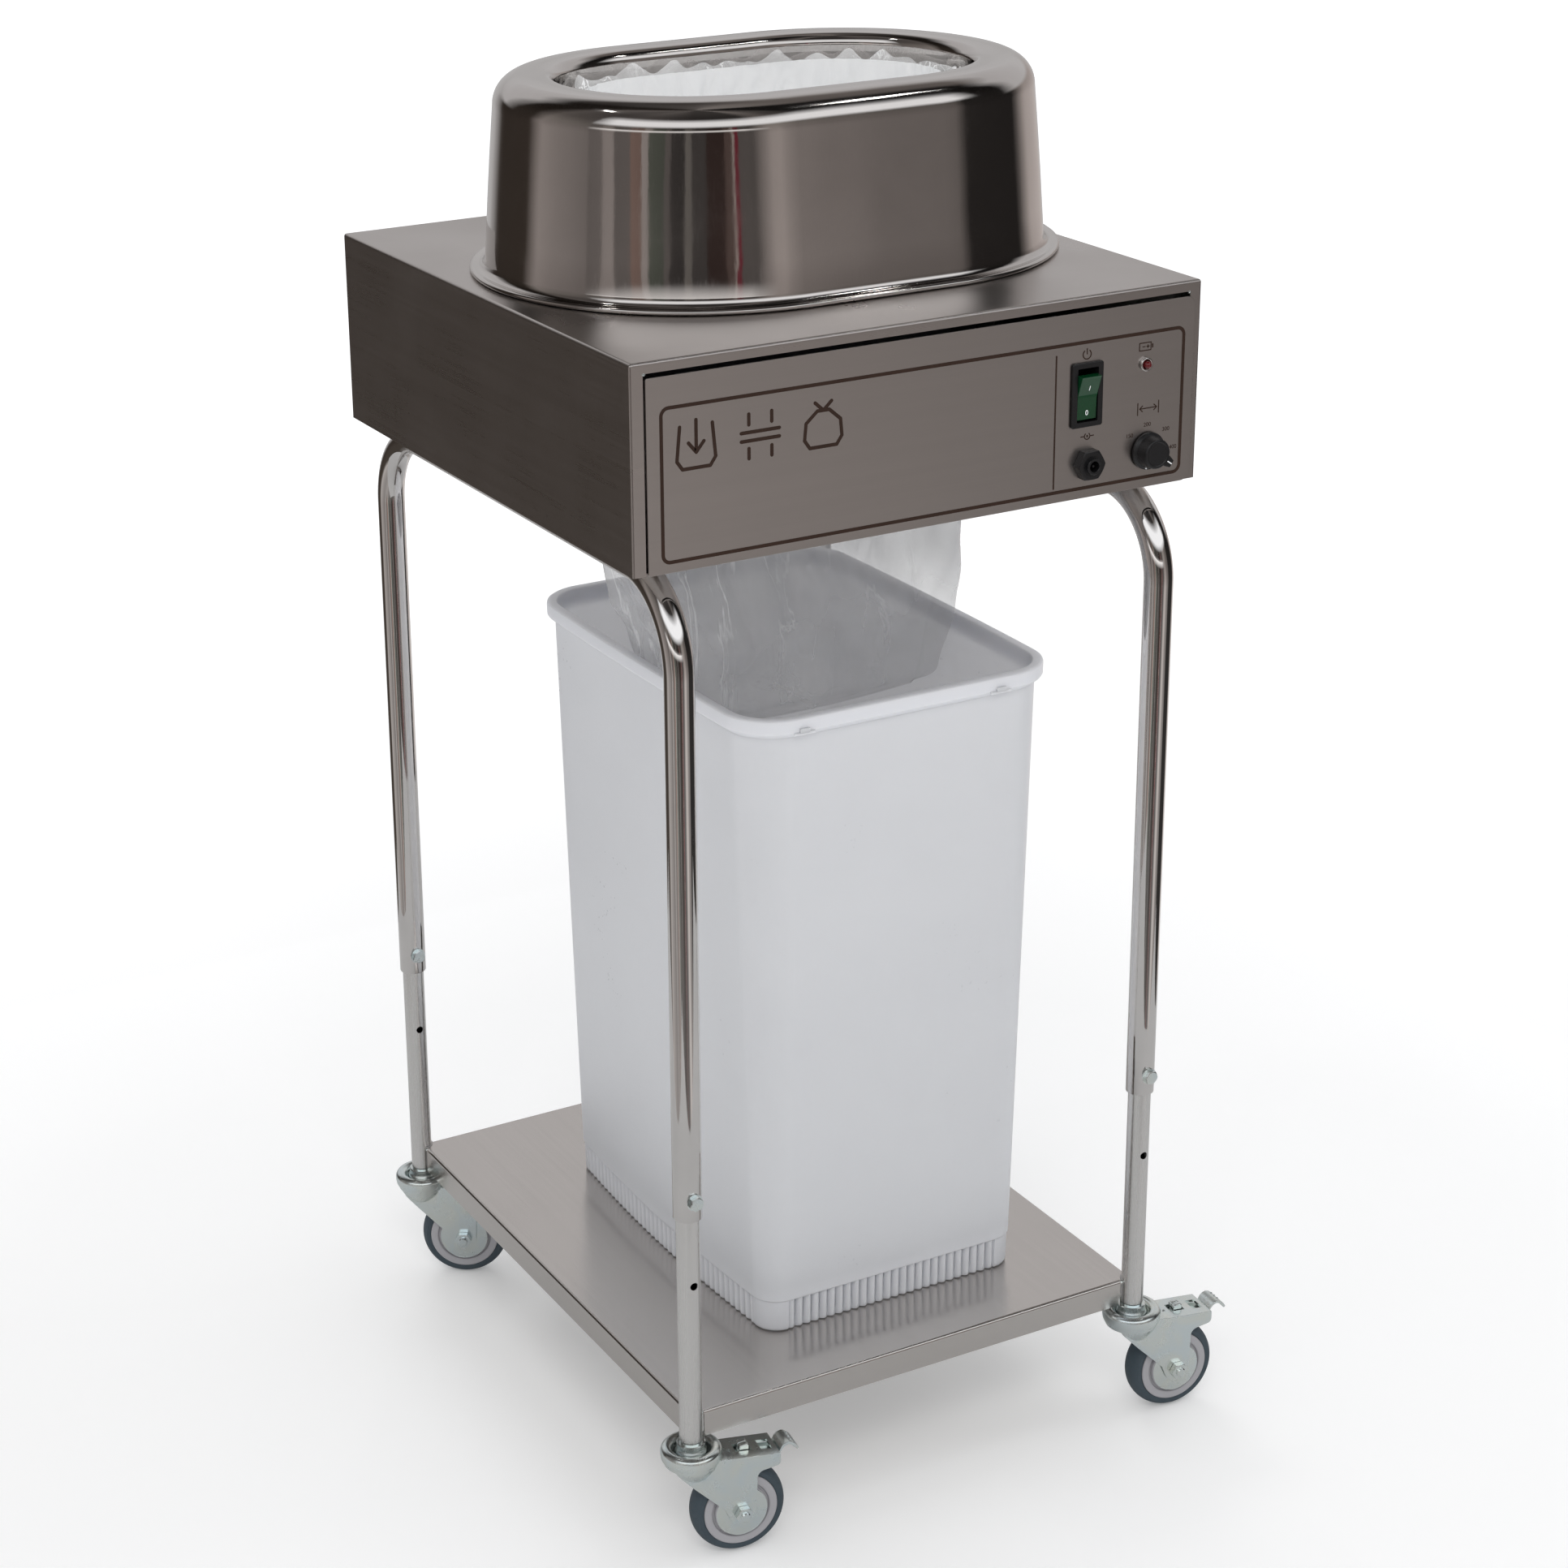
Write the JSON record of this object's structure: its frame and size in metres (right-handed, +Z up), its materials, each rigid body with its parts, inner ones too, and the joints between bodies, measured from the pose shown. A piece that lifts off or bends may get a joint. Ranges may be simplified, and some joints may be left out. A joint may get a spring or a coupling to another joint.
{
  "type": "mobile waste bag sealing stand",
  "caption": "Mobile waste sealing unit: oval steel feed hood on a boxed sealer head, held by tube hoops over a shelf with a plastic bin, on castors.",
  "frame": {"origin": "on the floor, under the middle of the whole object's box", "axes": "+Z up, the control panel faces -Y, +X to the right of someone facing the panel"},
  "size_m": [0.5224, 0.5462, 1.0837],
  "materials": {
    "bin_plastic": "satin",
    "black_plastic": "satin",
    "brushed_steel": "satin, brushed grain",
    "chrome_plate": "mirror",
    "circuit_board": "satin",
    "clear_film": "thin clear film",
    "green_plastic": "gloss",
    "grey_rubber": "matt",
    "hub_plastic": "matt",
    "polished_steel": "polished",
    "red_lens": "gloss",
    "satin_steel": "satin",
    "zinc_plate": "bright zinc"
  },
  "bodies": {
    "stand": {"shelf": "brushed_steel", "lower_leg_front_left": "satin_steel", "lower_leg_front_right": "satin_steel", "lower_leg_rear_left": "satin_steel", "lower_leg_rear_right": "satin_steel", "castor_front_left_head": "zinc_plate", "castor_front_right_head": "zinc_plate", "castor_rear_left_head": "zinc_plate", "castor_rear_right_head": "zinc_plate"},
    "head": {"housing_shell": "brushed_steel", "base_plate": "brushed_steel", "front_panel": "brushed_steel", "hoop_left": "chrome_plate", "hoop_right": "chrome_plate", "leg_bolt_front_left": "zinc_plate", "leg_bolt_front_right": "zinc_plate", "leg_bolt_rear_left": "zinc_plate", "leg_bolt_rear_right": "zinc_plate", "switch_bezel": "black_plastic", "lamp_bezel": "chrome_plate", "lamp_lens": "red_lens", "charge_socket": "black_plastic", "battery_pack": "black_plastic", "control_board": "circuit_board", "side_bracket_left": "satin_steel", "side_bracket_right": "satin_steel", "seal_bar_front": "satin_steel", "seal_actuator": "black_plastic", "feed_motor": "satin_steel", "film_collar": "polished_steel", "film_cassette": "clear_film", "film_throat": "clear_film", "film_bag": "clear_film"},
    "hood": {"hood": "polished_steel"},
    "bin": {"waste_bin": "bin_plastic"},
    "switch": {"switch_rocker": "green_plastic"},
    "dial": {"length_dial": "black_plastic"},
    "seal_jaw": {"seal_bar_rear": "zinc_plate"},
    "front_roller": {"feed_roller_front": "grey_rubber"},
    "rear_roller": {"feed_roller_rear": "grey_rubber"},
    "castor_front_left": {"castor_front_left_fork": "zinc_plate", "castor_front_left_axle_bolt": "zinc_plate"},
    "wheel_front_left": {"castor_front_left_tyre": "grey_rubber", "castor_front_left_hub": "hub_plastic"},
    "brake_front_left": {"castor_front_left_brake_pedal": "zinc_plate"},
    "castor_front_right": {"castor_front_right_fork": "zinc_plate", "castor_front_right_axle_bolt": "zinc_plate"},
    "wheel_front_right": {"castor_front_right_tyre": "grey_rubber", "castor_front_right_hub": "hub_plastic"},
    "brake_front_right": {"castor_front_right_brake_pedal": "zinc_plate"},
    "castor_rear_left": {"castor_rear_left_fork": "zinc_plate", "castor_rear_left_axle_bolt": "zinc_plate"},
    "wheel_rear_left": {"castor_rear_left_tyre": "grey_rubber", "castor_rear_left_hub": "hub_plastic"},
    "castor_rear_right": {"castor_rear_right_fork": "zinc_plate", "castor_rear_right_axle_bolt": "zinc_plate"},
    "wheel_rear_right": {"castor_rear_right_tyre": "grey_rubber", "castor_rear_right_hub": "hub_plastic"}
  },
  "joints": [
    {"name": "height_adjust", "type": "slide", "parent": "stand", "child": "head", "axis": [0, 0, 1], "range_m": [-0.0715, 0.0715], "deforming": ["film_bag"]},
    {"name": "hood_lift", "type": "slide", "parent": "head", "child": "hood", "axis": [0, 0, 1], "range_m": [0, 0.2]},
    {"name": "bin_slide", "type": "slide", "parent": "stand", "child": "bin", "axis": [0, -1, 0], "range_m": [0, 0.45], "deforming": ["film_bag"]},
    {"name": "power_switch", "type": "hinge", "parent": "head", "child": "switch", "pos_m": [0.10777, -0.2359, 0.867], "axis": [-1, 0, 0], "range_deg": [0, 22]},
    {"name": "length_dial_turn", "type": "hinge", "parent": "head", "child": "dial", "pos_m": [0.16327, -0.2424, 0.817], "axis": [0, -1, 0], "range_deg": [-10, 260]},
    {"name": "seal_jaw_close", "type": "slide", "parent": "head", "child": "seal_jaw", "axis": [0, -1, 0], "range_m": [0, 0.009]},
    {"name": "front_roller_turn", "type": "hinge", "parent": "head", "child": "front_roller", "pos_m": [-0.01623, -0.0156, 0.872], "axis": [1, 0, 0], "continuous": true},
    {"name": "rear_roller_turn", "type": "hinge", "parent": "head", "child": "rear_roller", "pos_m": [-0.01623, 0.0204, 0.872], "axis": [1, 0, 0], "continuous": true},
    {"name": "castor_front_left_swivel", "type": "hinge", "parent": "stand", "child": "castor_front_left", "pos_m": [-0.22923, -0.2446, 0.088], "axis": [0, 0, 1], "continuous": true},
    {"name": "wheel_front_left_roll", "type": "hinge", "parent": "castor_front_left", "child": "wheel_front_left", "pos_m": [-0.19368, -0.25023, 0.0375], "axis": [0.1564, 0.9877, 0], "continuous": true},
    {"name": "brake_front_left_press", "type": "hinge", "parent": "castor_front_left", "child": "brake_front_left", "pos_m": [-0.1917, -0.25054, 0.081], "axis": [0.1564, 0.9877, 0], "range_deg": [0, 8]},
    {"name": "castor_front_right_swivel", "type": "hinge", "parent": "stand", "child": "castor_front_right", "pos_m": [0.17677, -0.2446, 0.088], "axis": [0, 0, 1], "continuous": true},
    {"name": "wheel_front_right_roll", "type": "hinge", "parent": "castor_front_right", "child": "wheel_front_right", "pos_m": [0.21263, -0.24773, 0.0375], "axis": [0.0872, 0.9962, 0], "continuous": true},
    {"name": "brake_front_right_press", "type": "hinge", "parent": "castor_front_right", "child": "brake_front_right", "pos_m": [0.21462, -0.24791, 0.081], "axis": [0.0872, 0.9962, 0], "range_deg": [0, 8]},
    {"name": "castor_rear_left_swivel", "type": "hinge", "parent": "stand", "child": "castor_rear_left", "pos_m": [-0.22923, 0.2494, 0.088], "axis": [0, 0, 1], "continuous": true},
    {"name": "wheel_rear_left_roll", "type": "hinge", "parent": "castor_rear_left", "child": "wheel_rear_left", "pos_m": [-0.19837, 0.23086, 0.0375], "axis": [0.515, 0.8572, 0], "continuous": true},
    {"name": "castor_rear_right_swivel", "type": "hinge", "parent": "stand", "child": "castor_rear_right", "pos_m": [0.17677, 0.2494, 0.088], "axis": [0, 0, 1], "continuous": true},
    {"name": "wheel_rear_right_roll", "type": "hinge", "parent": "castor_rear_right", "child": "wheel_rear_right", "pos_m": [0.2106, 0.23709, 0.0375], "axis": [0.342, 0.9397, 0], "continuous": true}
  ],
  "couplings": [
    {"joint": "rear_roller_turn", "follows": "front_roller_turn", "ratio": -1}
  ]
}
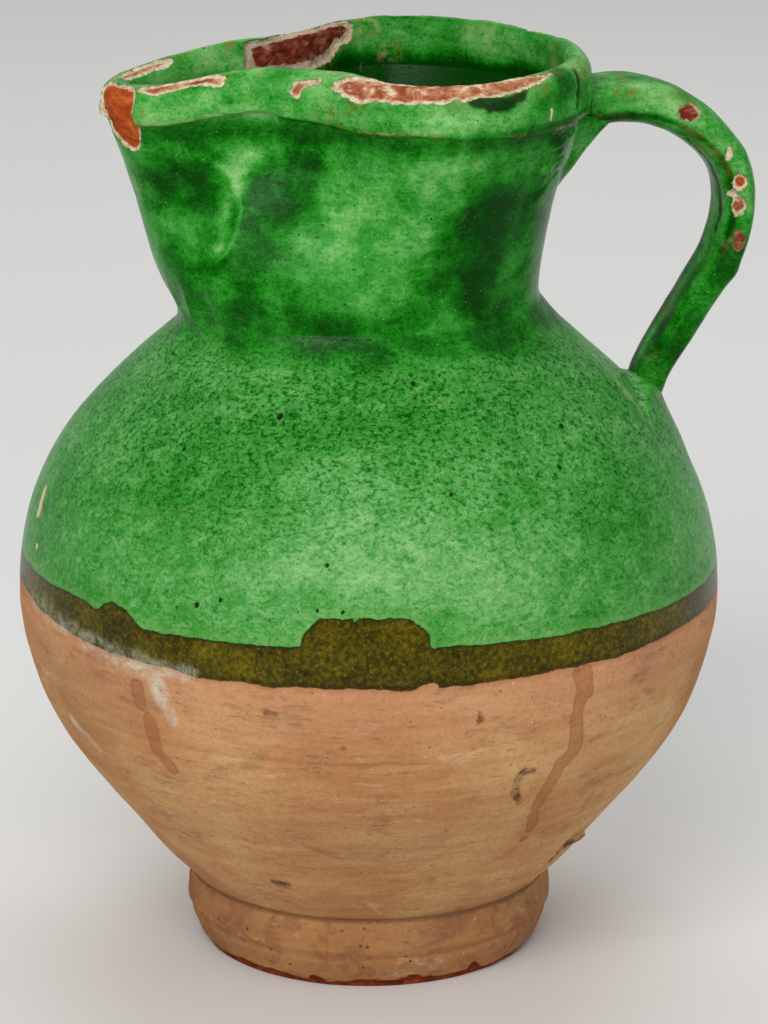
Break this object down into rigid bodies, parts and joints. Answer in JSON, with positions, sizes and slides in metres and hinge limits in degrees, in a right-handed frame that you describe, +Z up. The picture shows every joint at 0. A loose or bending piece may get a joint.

- - - - - - -

● Work instructions
Take the data above and return it exactly.

● Result of this task
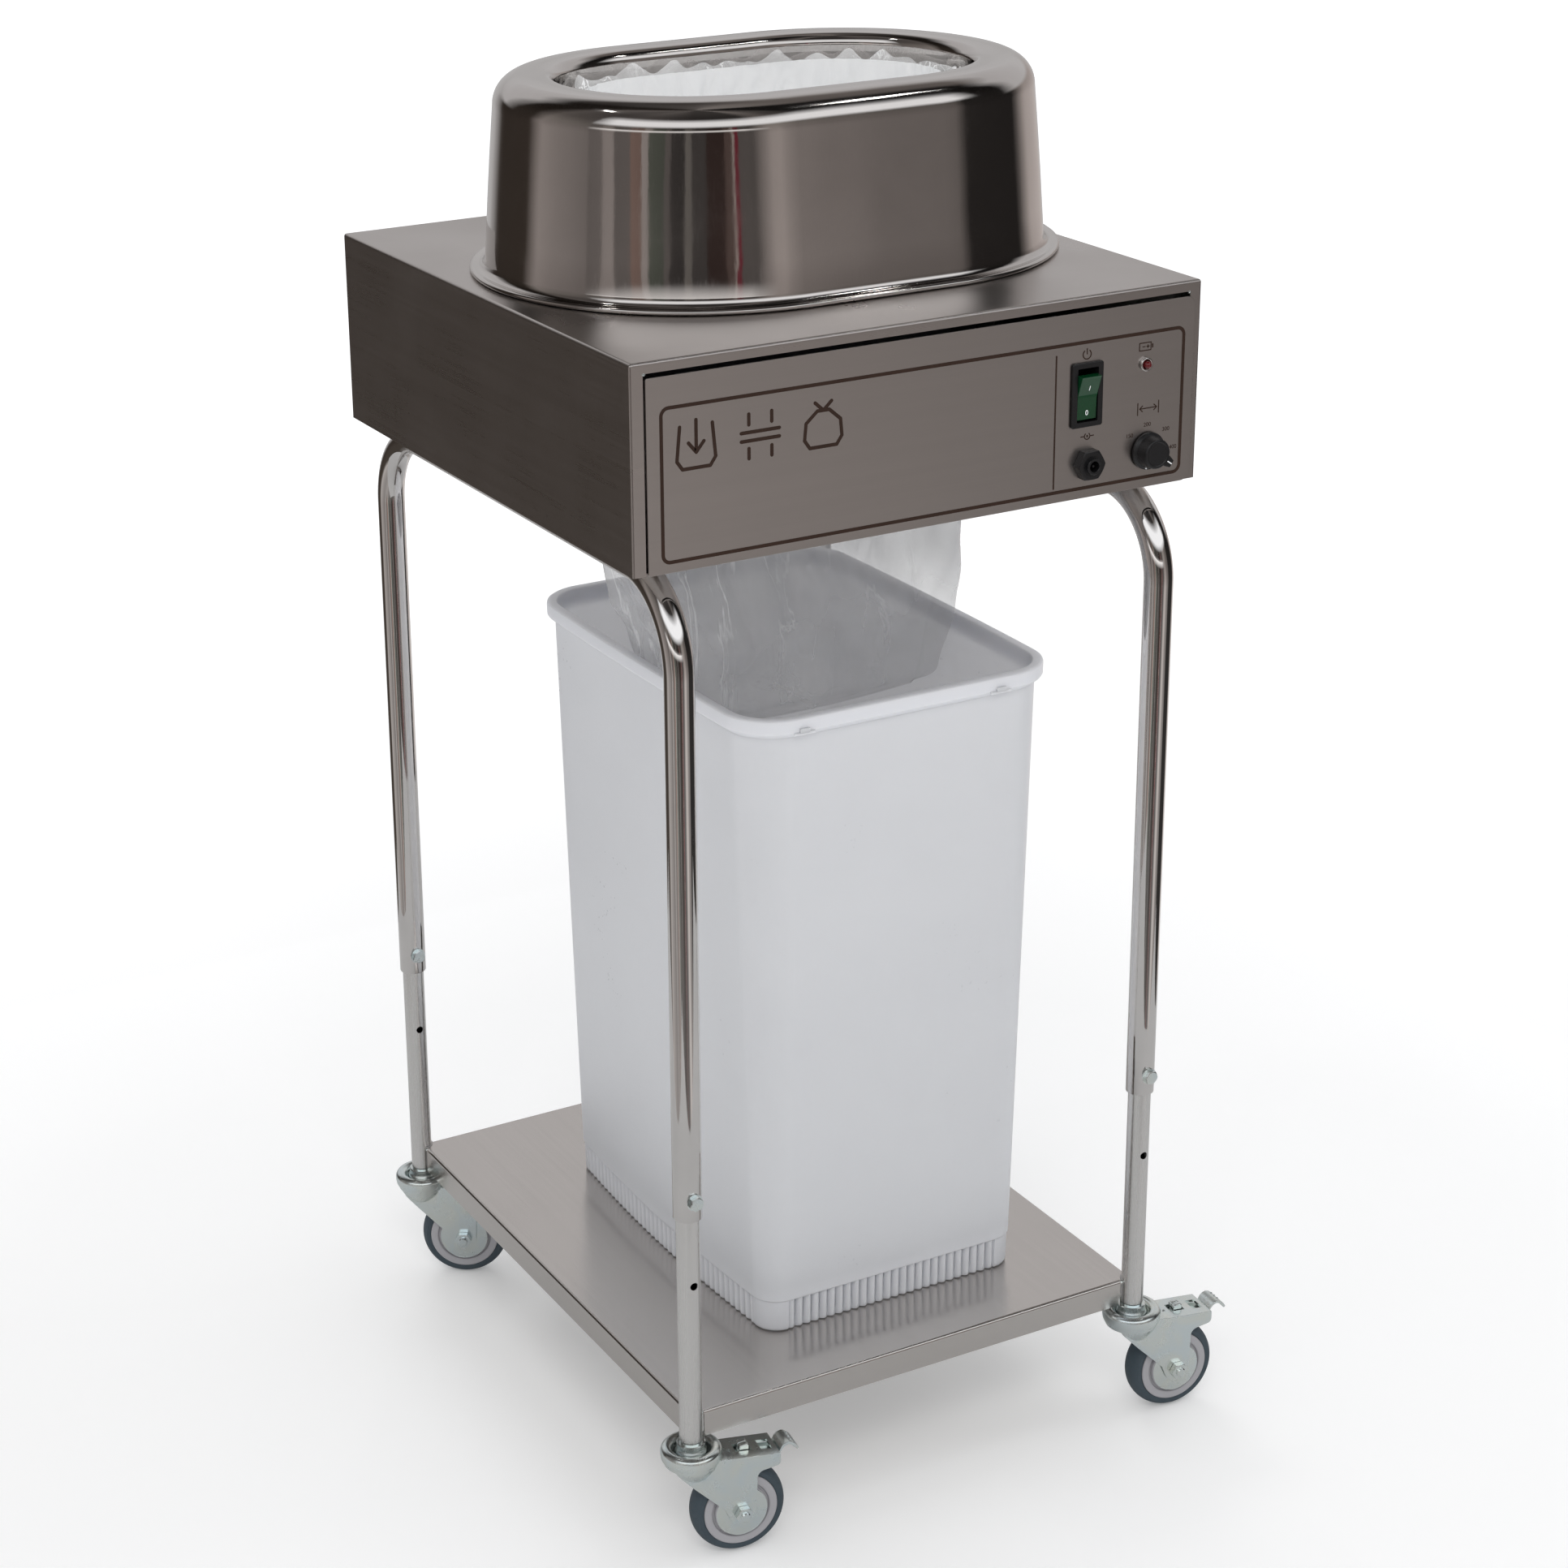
Write the JSON record of this object's structure: its frame and size in metres (right-handed, +Z up), its materials, each rigid body with its parts, inner ones too, and the joints between bodies, measured from the pose shown. A piece that lifts off or bends may get a joint. Ranges may be simplified, and some joints may be left out. A joint may get a spring or a coupling to another joint.
{
  "type": "mobile waste bag sealing stand",
  "caption": "Mobile waste sealing unit: oval steel feed hood on a boxed sealer head, held by tube hoops over a shelf with a plastic bin, on castors.",
  "frame": {"origin": "on the floor, under the middle of the whole object's box", "axes": "+Z up, the control panel faces -Y, +X to the right of someone facing the panel"},
  "size_m": [0.5224, 0.5462, 1.0837],
  "materials": {
    "bin_plastic": "satin",
    "black_plastic": "satin",
    "brushed_steel": "satin, brushed grain",
    "chrome_plate": "mirror",
    "circuit_board": "satin",
    "clear_film": "thin clear film",
    "green_plastic": "gloss",
    "grey_rubber": "matt",
    "hub_plastic": "matt",
    "polished_steel": "polished",
    "red_lens": "gloss",
    "satin_steel": "satin",
    "zinc_plate": "bright zinc"
  },
  "bodies": {
    "stand": {"shelf": "brushed_steel", "lower_leg_front_left": "satin_steel", "lower_leg_front_right": "satin_steel", "lower_leg_rear_left": "satin_steel", "lower_leg_rear_right": "satin_steel", "castor_front_left_head": "zinc_plate", "castor_front_right_head": "zinc_plate", "castor_rear_left_head": "zinc_plate", "castor_rear_right_head": "zinc_plate"},
    "head": {"housing_shell": "brushed_steel", "base_plate": "brushed_steel", "front_panel": "brushed_steel", "hoop_left": "chrome_plate", "hoop_right": "chrome_plate", "leg_bolt_front_left": "zinc_plate", "leg_bolt_front_right": "zinc_plate", "leg_bolt_rear_left": "zinc_plate", "leg_bolt_rear_right": "zinc_plate", "switch_bezel": "black_plastic", "lamp_bezel": "chrome_plate", "lamp_lens": "red_lens", "charge_socket": "black_plastic", "battery_pack": "black_plastic", "control_board": "circuit_board", "side_bracket_left": "satin_steel", "side_bracket_right": "satin_steel", "seal_bar_front": "satin_steel", "seal_actuator": "black_plastic", "feed_motor": "satin_steel", "film_collar": "polished_steel", "film_cassette": "clear_film", "film_throat": "clear_film", "film_bag": "clear_film"},
    "hood": {"hood": "polished_steel"},
    "bin": {"waste_bin": "bin_plastic"},
    "switch": {"switch_rocker": "green_plastic"},
    "dial": {"length_dial": "black_plastic"},
    "seal_jaw": {"seal_bar_rear": "zinc_plate"},
    "front_roller": {"feed_roller_front": "grey_rubber"},
    "rear_roller": {"feed_roller_rear": "grey_rubber"},
    "castor_front_left": {"castor_front_left_fork": "zinc_plate", "castor_front_left_axle_bolt": "zinc_plate"},
    "wheel_front_left": {"castor_front_left_tyre": "grey_rubber", "castor_front_left_hub": "hub_plastic"},
    "brake_front_left": {"castor_front_left_brake_pedal": "zinc_plate"},
    "castor_front_right": {"castor_front_right_fork": "zinc_plate", "castor_front_right_axle_bolt": "zinc_plate"},
    "wheel_front_right": {"castor_front_right_tyre": "grey_rubber", "castor_front_right_hub": "hub_plastic"},
    "brake_front_right": {"castor_front_right_brake_pedal": "zinc_plate"},
    "castor_rear_left": {"castor_rear_left_fork": "zinc_plate", "castor_rear_left_axle_bolt": "zinc_plate"},
    "wheel_rear_left": {"castor_rear_left_tyre": "grey_rubber", "castor_rear_left_hub": "hub_plastic"},
    "castor_rear_right": {"castor_rear_right_fork": "zinc_plate", "castor_rear_right_axle_bolt": "zinc_plate"},
    "wheel_rear_right": {"castor_rear_right_tyre": "grey_rubber", "castor_rear_right_hub": "hub_plastic"}
  },
  "joints": [
    {"name": "height_adjust", "type": "slide", "parent": "stand", "child": "head", "axis": [0, 0, 1], "range_m": [-0.0715, 0.0715], "deforming": ["film_bag"]},
    {"name": "hood_lift", "type": "slide", "parent": "head", "child": "hood", "axis": [0, 0, 1], "range_m": [0, 0.2]},
    {"name": "bin_slide", "type": "slide", "parent": "stand", "child": "bin", "axis": [0, -1, 0], "range_m": [0, 0.45], "deforming": ["film_bag"]},
    {"name": "power_switch", "type": "hinge", "parent": "head", "child": "switch", "pos_m": [0.10777, -0.2359, 0.867], "axis": [-1, 0, 0], "range_deg": [0, 22]},
    {"name": "length_dial_turn", "type": "hinge", "parent": "head", "child": "dial", "pos_m": [0.16327, -0.2424, 0.817], "axis": [0, -1, 0], "range_deg": [-10, 260]},
    {"name": "seal_jaw_close", "type": "slide", "parent": "head", "child": "seal_jaw", "axis": [0, -1, 0], "range_m": [0, 0.009]},
    {"name": "front_roller_turn", "type": "hinge", "parent": "head", "child": "front_roller", "pos_m": [-0.01623, -0.0156, 0.872], "axis": [1, 0, 0], "continuous": true},
    {"name": "rear_roller_turn", "type": "hinge", "parent": "head", "child": "rear_roller", "pos_m": [-0.01623, 0.0204, 0.872], "axis": [1, 0, 0], "continuous": true},
    {"name": "castor_front_left_swivel", "type": "hinge", "parent": "stand", "child": "castor_front_left", "pos_m": [-0.22923, -0.2446, 0.088], "axis": [0, 0, 1], "continuous": true},
    {"name": "wheel_front_left_roll", "type": "hinge", "parent": "castor_front_left", "child": "wheel_front_left", "pos_m": [-0.19368, -0.25023, 0.0375], "axis": [0.1564, 0.9877, 0], "continuous": true},
    {"name": "brake_front_left_press", "type": "hinge", "parent": "castor_front_left", "child": "brake_front_left", "pos_m": [-0.1917, -0.25054, 0.081], "axis": [0.1564, 0.9877, 0], "range_deg": [0, 8]},
    {"name": "castor_front_right_swivel", "type": "hinge", "parent": "stand", "child": "castor_front_right", "pos_m": [0.17677, -0.2446, 0.088], "axis": [0, 0, 1], "continuous": true},
    {"name": "wheel_front_right_roll", "type": "hinge", "parent": "castor_front_right", "child": "wheel_front_right", "pos_m": [0.21263, -0.24773, 0.0375], "axis": [0.0872, 0.9962, 0], "continuous": true},
    {"name": "brake_front_right_press", "type": "hinge", "parent": "castor_front_right", "child": "brake_front_right", "pos_m": [0.21462, -0.24791, 0.081], "axis": [0.0872, 0.9962, 0], "range_deg": [0, 8]},
    {"name": "castor_rear_left_swivel", "type": "hinge", "parent": "stand", "child": "castor_rear_left", "pos_m": [-0.22923, 0.2494, 0.088], "axis": [0, 0, 1], "continuous": true},
    {"name": "wheel_rear_left_roll", "type": "hinge", "parent": "castor_rear_left", "child": "wheel_rear_left", "pos_m": [-0.19837, 0.23086, 0.0375], "axis": [0.515, 0.8572, 0], "continuous": true},
    {"name": "castor_rear_right_swivel", "type": "hinge", "parent": "stand", "child": "castor_rear_right", "pos_m": [0.17677, 0.2494, 0.088], "axis": [0, 0, 1], "continuous": true},
    {"name": "wheel_rear_right_roll", "type": "hinge", "parent": "castor_rear_right", "child": "wheel_rear_right", "pos_m": [0.2106, 0.23709, 0.0375], "axis": [0.342, 0.9397, 0], "continuous": true}
  ],
  "couplings": [
    {"joint": "rear_roller_turn", "follows": "front_roller_turn", "ratio": -1}
  ]
}
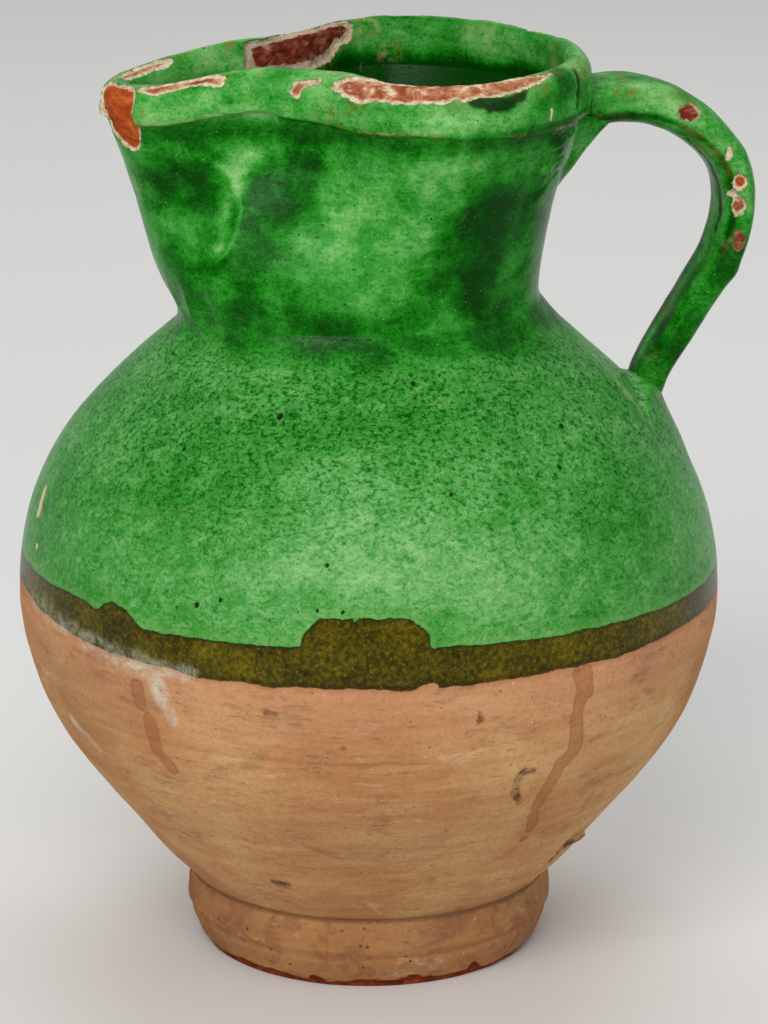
Break this object down into rigid bodies, parts and joints. Answer in JSON, with positions, sizes and slides in metres and hinge limits in degrees, in a right-handed frame that you describe, +Z up. The picture shows every joint at 0. A loose or bending piece may get a joint.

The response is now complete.